E(A) = <p|A|p> = 1/2 <a1|<b1|A|b1>|a1> + 1/2 <a1|<b1|A|b2>|a2> + 1/2 <a2|<b2|A|b1>|a1> + 1/2 <a2|<b2|A|b2>|a2>
Now here is the kicker - since you are only observing system A the observable A has no effect on the B system or its states. So we have:
<p|A|p> = 1/2 <Aa1|<b1|b1>|a1> + 1/2 <Aa1|<b1|b2>|a2> + 1/2 <Aa2|<b2|b1>|a1> + 1/2 <Aa2|<b2|b2>|a2> = 1/2 <a1|A|a1> + 1/2 <a2|A|a2>
= Trace((1/2|a1><a1| + 1/2|a2><a2|) A) = Trace (p' A)
Here p' is the mixed state 1/2|a1><a1| + 1/2|a2><a2|. Thus observing system A is equivalent to observing a system in the mixed state p' - which by definition is the state from |p> by doing a partial trace over B. The observation will of course give |a1> or |a2> and the entanglement will be broken so that if you get |a1> system B will be in |b1> and conversely. We still have collapse if you like that language - but now it has a different interpretation - you are not observing a pure state - but a mixed one. Its not a proper mixed state because its not prepared the way a proper mixed state is prepared - but the state is exactly the same. Any observable A will not be able to tell the difference. This means we, in a sense, can kid ourselves and say, somehow, its a proper mixed state. If it was a proper mixed state then prior to observation it is in state |a1> or state |a2> with probability of half. Prior to observation its in superposition - after it isnt. Until observed it continues in superposition - its simply because of the entanglement it can now be interpreted differently. By observing 'inside' the system - ie only observing system A - it is in a mixed state - not a proper one - but still a mixed state. Because of that it allows a different and clearer interpretation that avoids a lot of problems.
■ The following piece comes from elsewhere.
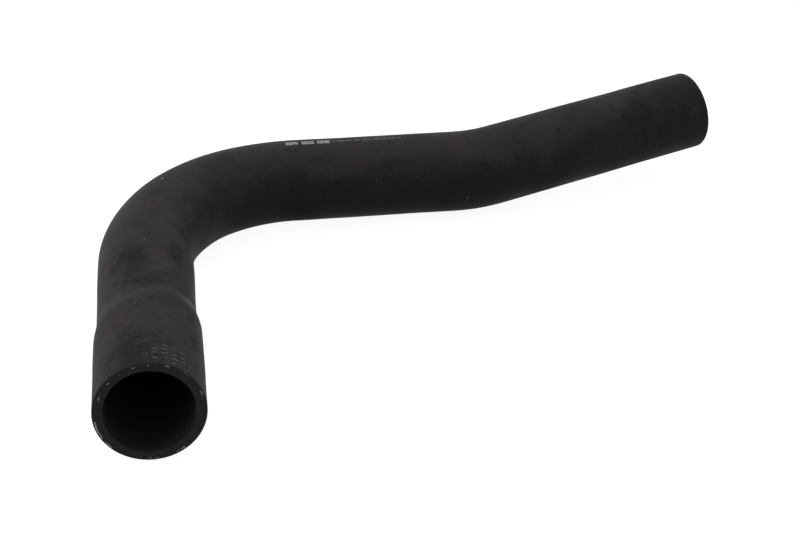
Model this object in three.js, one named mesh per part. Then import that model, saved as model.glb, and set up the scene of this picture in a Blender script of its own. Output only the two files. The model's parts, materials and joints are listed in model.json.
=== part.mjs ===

I really can't explain it better - so if its still unclear then there isn't much more I can do.
Thanks
Bill
Buzz Bloom said:Note the following well known quote by Richard Feinman" "I think it is safe to say that no one understands Quantum Mechanics."
bhobba said:Everyone knows Feynmans quotes. But as you learn more about QM you understand plenty of people understand QM - what he meant was understanding it in usual everyday terms.
Buzz Bloom said:Regarding the cat: When the experiment has been set up, and the particle that will determine fate of the cat is emitted, two contigent universes are created, one in which tha cat will survirve, and the other in which the cat will soon after die. When the obsever opens the lid, one of these two contingent universes becomes the real universe in which the observer continues to exist.
Hi Bill:bhobba said:What has the lid opening got to do with anything?
Buzz Bloom said:In my example, the opening of the lid is based on the second extreme.
write4u said:Would it be correct to say that Schrodingers cat is in a state of superimposed potentials?